Territory
Territory in insurance refers to the geographical area where your insurance policy is valid and where coverage applies.
What is a Territory in Insurance?
In more detail, a territory in insurance is a defined geographical region where the insurance policy provides coverage. This means that any claims you make will only be considered if the event leading to the claim happens within this specified area.
For example, if you own a business in Auckland, your insurance policy might specify that coverage is limited to New Zealand. If your business assets are damaged or stolen in Auckland, your policy will cover the loss. However, if you expand your business to Australia and experience a loss there, your New Zealand-based policy might not cover it unless the policy includes Australia in its coverage territory.

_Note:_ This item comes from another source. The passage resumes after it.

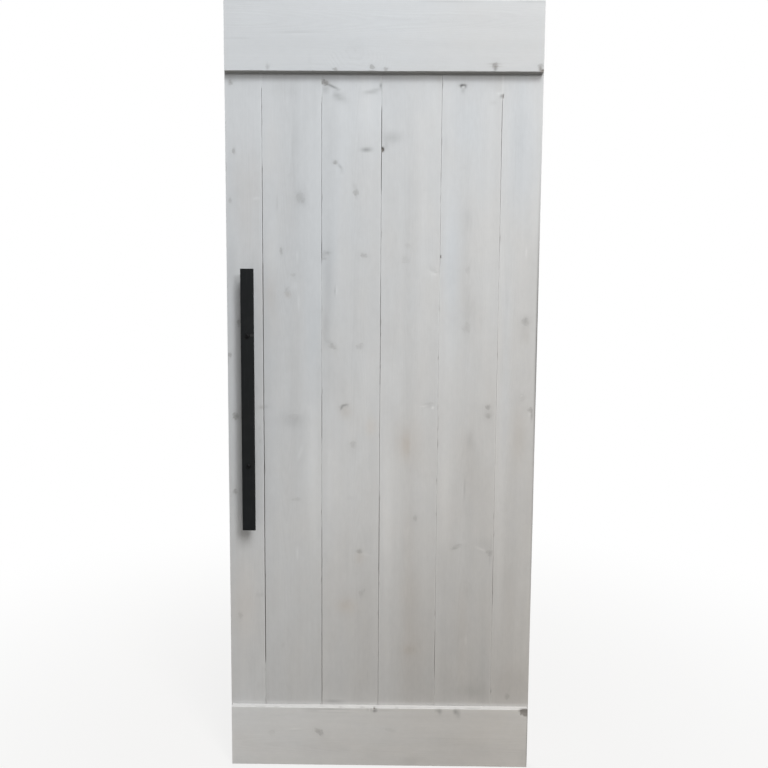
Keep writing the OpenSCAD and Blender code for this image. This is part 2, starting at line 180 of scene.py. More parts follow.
MARKS = {
    "plank_1": [
        Mark(-398, 1650, 14, 75, 0, 0.05),
        Mark(-362, 1650, 26, 110, 0, 0.045),
        Mark(-375, 1620, 50, 220, 0, 0, 0.02),
        Mark(-348, 1618, 10, 4, 5, -0.10),
        Mark(-418, 1430, 12, 60, 0, 0.05),
        Mark(-340, 1250, 10, 260, 0, 0.03, 0.01),
        Mark(-338, 1043, 9, 3, 0, 0.25, 0.01),
        Mark(-343, 985, 3, 5, 0, 0.14),
        Mark(-342, 945, 3, 5, 0, 0.12),
        Mark(-344, 498, 12, 3, 0, 0.14),
        Mark(-390, 480, 40, 140, 0, 0, 0.03),
        Mark(-385, 350, 50, 320, 0, -0.06),
        Mark(-372, 306, 14, 60, 0, 0.03),
        Mark(-380, 120, 40, 150, 0, -0.03),
    ],
    "plank_2": [
        Mark(-265, 1905, 50, 18, 0, 0.04),
        Mark(-253, 1775, 3, 62, -3, -0.07),
        Mark(-242, 1760, 15, 130, 0, 0.05),
        Mark(-300, 1750, 60, 200, 0, 0, 0.01),
        Mark(-246, 1720, 2, 60, 4, 0.05),
        Mark(-236, 1633, 12, 4, -20, 0.05),
        Mark(-227, 1622, 20, 26, 0, 0.07),
        Mark(-184, 1620, 17, 240, 0, -0.06),
        Mark(-220, 1608, 8, 10, 30, 0.08),
        Mark(-290, 1604, 2, 22, 0, 0.10),
        Mark(-262, 1560, 20, 130, 0, 0.03),
        Mark(-195, 1500, 24, 420, 0, 0, -0.03),
        Mark(-305, 1490, 24, 80, 0, -0.055),
        Mark(-235, 1461, 3, 14, 0, -0.10),
        Mark(-242, 1380, 10, 12, 0, -0.07),
        Mark(-262, 1375, 6, 3, 30, 0.08),
        Mark(-312, 1360, 16, 40, 0, 0.03, 0.01),
        Mark(-262, 1356, 9, 8, 0, 0.04, 0.02),
        Mark(-232, 1337, 3, 20, 0, -0.12),
        Mark(-308, 1330, 28, 110, 0, 0.03, 0.01),
        Mark(-248, 1160, 20, 240, 0, 0.03),
        Mark(-325, 1042, 6, 3, 0, 0.16),
        Mark(-244, 1026, 12, 2, 0, -0.08),
        Mark(-244, 1018, 9, 4, 0, -0.09),
        Mark(-244, 1012, 12, 2, 0, -0.06),
        Mark(-247, 1006, 34, 20, 0, 0.13),
        Mark(-229, 913, 4, 22, -20, -0.08),
        Mark(-192, 880, 20, 200, 0, -0.09),
        Mark(-248, 870, 40, 150, 0, 0.035),
        Mark(-238, 624, 3, 16, 0, -0.12),
        Mark(-230, 470, 18, 150, 0, 0.03),
        Mark(-245, 430, 80, 220, 0, -0.03),
        Mark(-300, 150, 60, 120, 0, 0.025),
    ],
    "plank_3": [
        Mark(-8, 1919, 3, 6, 0, 0.5),
        Mark(-140, 1917, 20, 2.8, -24, 0.55),
        Mark(-157, 1908, 8, 10, -50, 0.18),
        Mark(-31, 1904, 24, 5, 12, 0.28),
        Mark(-142, 1898, 6, 5, 0, -0.16),
        Mark(-122, 1890, 22, 9, -25, 0.27),
        Mark(-45, 1850, 35, 80, 0, -0.06),
        Mark(-36, 1762, 18, 3, 4, 0.16),
        Mark(-140, 1760, 25, 160, 0, 0.03),
        Mark(-47, 1749, 16, 3, 5, 0.45),
        Mark(-117, 1704, 9, 3, -50, 0.28),
        Mark(-113, 1693, 5, 2.5, 0, 0.25),
        Mark(-148, 1680, 22, 260, 0, 0, -0.04),
        Mark(-78, 1652, 5, 12, 20, 0.10),
        Mark(-73, 1624, 3, 9, 15, 0.10),
        Mark(-150, 1472, 9, 3, 0, 0.16),
        Mark(-161, 1456, 6, 3, 0, 0.2),
        Mark(-150, 1390, 13, 110, 0, 0.11),
        Mark(-131, 1368, 2.5, 11, 0, 0.22),
        Mark(-127, 1368, 2.5, 11, 0, -0.16),
        Mark(-158, 1265, 10, 45, 0, 0.12),
        Mark(-146, 1226, 16, 5, -25, 0.08),
        Mark(-36, 1140, 24, 110, 0, -0.07),
        Mark(-135, 1130, 34, 60, 0, 0.045),
        Mark(-103, 1050, 9, 2.6, 12, 0.42),
        Mark(-112, 1043, 3, 7, -25, 0.42),
        Mark(-101, 1040, 8, 5, 0, -0.04),
        Mark(-101, 1030, 17, 18, 0, 0.07, 0.02),
        Mark(-108, 1000, 14, 300, 0, 0.03),
        Mark(-30, 990, 16, 26, 0, 0, 0.03),
        Mark(-82, 925, 12, 22, 0, 0.05),
        Mark(-60, 860, 70, 240, 0, -0.05),
        Mark(-146, 850, 12, 230, 0, -0.05),
        Mark(-135, 820, 16, 60, 0, -0.04),
        Mark(-96, 700, 12, 170, 0, 0.035),
        Mark(-42, 621, 16, 5, -15, -0.07),
        Mark(-61, 612, 13, 20, 0, 0.04, 0.02),
        Mark(-100, 480, 60, 130, 0, 0, 0.01),
        Mark(-100, 470, 26, 20, 0, 0.03, 0.03),
        Mark(-40, 420, 20, 200, 0, 0.03),
        Mark(-118, 190, 20, 5, 0, -0.06),
        Mark(-135, 182, 26, 5, 0, 0.26),
    ],
    "plank_4": [
        Mark(146, 1850, 12, 60, 0, -0.05),
        Mark(24, 1782, 28, 14, 4, 0.17),
        Mark(8, 1760, 6, 12, 0, 0.12),
        Mark(-1, 1750, 3.5, 6, 0, 0.7),
        Mark(70, 1600, 18, 170, 0, 0.03),
        Mark(162, 1462, 3, 4, 0, 0.6),
        Mark(132, 1432, 2, 9, 15, 0.05),
        Mark(150, 1430, 3, 12, 10, -0.08),
        Mark(138, 1420, 14, 3, -25, -0.10),
        Mark(146, 1420, 12, 2, 10, 0.07),
        Mark(140, 1415, 12, 5, -10, -0.08),
        Mark(70, 1300, 18, 300, 0, 0.022),
        Mark(20, 1130, 25, 60, 0, -0.065),
        Mark(134, 1057, 12, 2, 5, 0.10),
        Mark(133, 1050, 8, 2, 0, 0.07),
        Mark(122, 1049, 11, 1.6, 5, -0.2),
        Mark(143, 1045, 3, 4, 0, -0.25),
        Mark(46, 950, 14, 60, 0, 0.045, 0.01),
        Mark(80, 945, 40, 75, 0, 0.035, 0.015),
        Mark(66, 940, 11, 36, 0, 0.09, 0.03),
        Mark(76, 936, 5, 32, 0, 0.06, 0.02),
        Mark(18, 760, 22, 200, 0, -0.12),
        Mark(78, 560, 20, 300, 0, 0.03, 0.01),
        Mark(18, 400, 20, 260, 0, -0.045),
        Mark(98, 380, 45, 220, 0, 0.05, 0.012),
        Mark(86, 340, 16, 12, 0, 0.04, 0.04),
        Mark(120, 230, 30, 60, 0, 0.03),
    ],
    "plank_5": [
        Mark(300, 1925, 22, 18, 0, 0.05),
        Mark(214, 1921, 8, 3, 0, 0.75),
        Mark(209, 1918, 3, 4, 0, 0.5),
        Mark(221, 1917, 3, 4, 0, 0.4),
        Mark(215, 1916.5, 4, 2, 0, -0.5),
        Mark(214, 1906, 5, 6, 0, 0.18),
        Mark(312, 1898, 8, 4, -10, -0.14),
        Mark(318, 1893, 5, 3, -30, 0.45),
        Mark(296, 1875, 9, 6, 0, 0.08),
        Mark(240, 1800, 60, 160, 0, 0, -0.02),
        Mark(171, 1765, 6, 25, 0, 0.05),
        Mark(227, 1708, 14, 4, 10, 0.06),
        Mark(234, 1563, 13, 32, 0, 0.07),
        Mark(185, 1560, 18, 160, 0, -0.04),
        Mark(248, 1558, 2.5, 26, 0, -0.06),
        Mark(228, 1550, 14, 100, 0, 0.04),
        Mark(190, 1420, 26, 220, 0, -0.01, -0.035),
        Mark(228, 1350, 14, 110, 0, 0.05),
        Mark(180, 1350, 18, 30, 0, -0.04),
        Mark(242, 1320, 18, 60, 0, 0.08),
        Mark(186, 1190, 20, 110, 0, -0.07),
        Mark(300, 1030, 17, 24, 0, 0.08),
        Mark(249, 954, 11, 26, 0, 0.10),
        Mark(250, 900, 20, 460, 0, 0.025),
        Mark(252, 860, 40, 110, 0, 0.06, 0.01),
        Mark(182, 820, 18, 190, 0, -0.11),
        Mark(232, 818, 2.5, 26, 0, -0.08),
        Mark(236, 816, 2.5, 24, 0, 0.18),
        Mark(236, 660, 14, 5, 20, -0.05),
        Mark(298, 655, 24, 20, 0, 0.07),
        Mark(222, 652, 9, 2.5, 15, 0.10),
        Mark(210, 641, 8, 3, 15, 0.22),
        Mark(286, 640, 16, 3, -20, -0.14),
        Mark(311, 612, 2, 20, 0, 0.10),
        Mark(238, 400, 16, 150, 0, 0.035, 0.01),
        Mark(247, 372, 2.5, 16, 0, -0.10),
        Mark(262, 222, 46, 26, 0, 0.05),
        Mark(262, 214, 46, 16, 0, 0.06),
        Mark(262, 180, 50, 6, 0, -0.05),
    ],
    "plank_6": [
        Mark(345, 1800, 18, 120, 0, -0.02),
        Mark(370, 1790, 25, 100, 0, 0.045),
        Mark(375, 1780, 50, 220, 0, 0, -0.035),
        Mark(334, 1780, 11, 130, 0, -0.05),
        Mark(395, 1477, 2.5, 14, 0, -0.12),
        Mark(332, 1450, 10, 160, 0, -0.04),
        Mark(416, 1428, 16, 80, 0, 0.05),
        Mark(399, 1290, 17, 15, 0, 0.07),
        Mark(388, 1255, 12, 30, 0, 0.04),
        # Painted shadow: a dark line down the leaf's right edge.
        Mark(432, 1250, 4.5, 330, 0, 0.95),
        Mark(401, 1248, 12, 24, 0, 0.07, 0.01),
        Mark(345, 1150, 14, 300, 0, 0, -0.02),
        Mark(391, 1080, 3, 2, 0, -0.15),
        Mark(414, 1030, 4, 8, 0, -0.08),
        Mark(421, 1024, 3, 12, 0, 0.3),
        Mark(386, 965, 20, 80, 0, 0.06, 0.02),
        Mark(372, 900, 18, 420, 0, 0.035),
        Mark(414, 760, 20, 60, 0, 0.04),
        Mark(335, 740, 12, 380, 0, -0.08),
        # Painted shadow: more of the dark line down the leaf's right edge.
        Mark(432, 700, 3, 250, 0, 0.5),
        Mark(365, 550, 16, 60, 0, 0.035),
        Mark(385, 240, 60, 60, 0, 0.06, 0.015),
    ],
    "top_rail": [
        Mark(-350, 2131, 60, 2, 0, 0.10),
        Mark(180, 2129, 80, 2, 0, 0.14),
        Mark(390, 2129, 40, 2, 0, 0.12),
        Mark(-200, 2080, 120, 40, 0, 0.012),
        Mark(60, 2060, 140, 30, 0, -0.012),
        Mark(-231, 2050, 55, 2.5, 1, 0.10),
        Mark(-222, 2044, 60, 2, 1, -0.05),
        Mark(-389, 2034, 32, 2, 0, 0.10),
        Mark(-200, 1975, 4, 20, 0, 0.04),
        Mark(296, 1970, 16, 1.6, 0, 0.25, 0.02),
        Mark(-312, 1965, 2, 9, 0, 0.08),
        Mark(300, 1963, 15, 1.4, 0, 0.2, 0.02),
        Mark(417, 1957, 4, 8, 0, 0.45, 0.02),
        Mark(-311, 1957, 4, 6, 0, 0.14),
        Mark(297, 1956, 4, 6, 0, 0.35),
    ],
    "bottom_rail": [
        Mark(-24, 170, 1.5, 8, 0, 0.2),
        Mark(-34, 170, 1.5, 6, 0, 0.14),
        Mark(-140, 169, 45, 2, 0, 0.22),
        Mark(165, 169, 3, 5, 0, 0.2),
        Mark(10, 167, 20, 3, 0, 0.08),
        Mark(172, 167, 2.5, 9, 0, 0.55),
        Mark(-192, 166, 20, 6, 0, 0.10),
        Mark(219, 166, 2, 8, 0, 0.45),
        Mark(233, 166, 2, 5, 0, 0.2),
        Mark(179, 165, 2, 12, 0, 0.45),
        Mark(-15, 165, 4, 4, -40, 0.6),
        Mark(-125, 164, 40, 1.5, 0, -0.10),
        Mark(225, 162, 2.5, 13, 0, 0.5),
        Mark(-125, 160, 46, 2, 0, 0.10),
        Mark(-245, 109, 15, 2.5, 5, -0.12),
        Mark(-240, 104, 16, 2.5, 5, 0.07),
        Mark(180, 84, 150, 2, 0, 0.05),
        # Painted shadow: the dark line down the leaf's right edge, on the rail's end.
        Mark(427, 80, 2, 90, 0, 0.6),
        Mark(250, 60, 90, 26, 0, 0.03),
        Mark(-150, 46, 60, 22, 0, 0.06),
        Mark(-20, 30, 26, 14, 0, 0.06),
        Mark(415, 30, 14, 24, 0, 0.08),
        Mark(90, 16, 34, 12, 15, 0.08),
    ],
}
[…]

Key Components of Territory
There are three key components of a territory in insurance:
1. Geographical Boundaries
The primary component is the specific geographical boundaries within which your insurance policy is effective. This can range from local areas, like a specific city or region, to broader areas, like an entire country or multiple countries. These boundaries define where your business operations are protected.
2. Policy Terms and Conditions
Each insurance policy comes with specific terms and conditions that outline what is covered within the designated territory. This includes detailed descriptions of the types of risks covered and any exceptions. It’s crucial to read and understand these terms to know exactly how your territory is defined and what it encompasses.
3. Extent of Coverage
The extent of coverage within the territory is also a critical component. This refers to the level of protection your policy offers within the geographical boundaries. For example, it might cover property damage, liability claims, and other business-related risks within the defined territory. The extent of coverage can vary significantly between policies and insurance providers.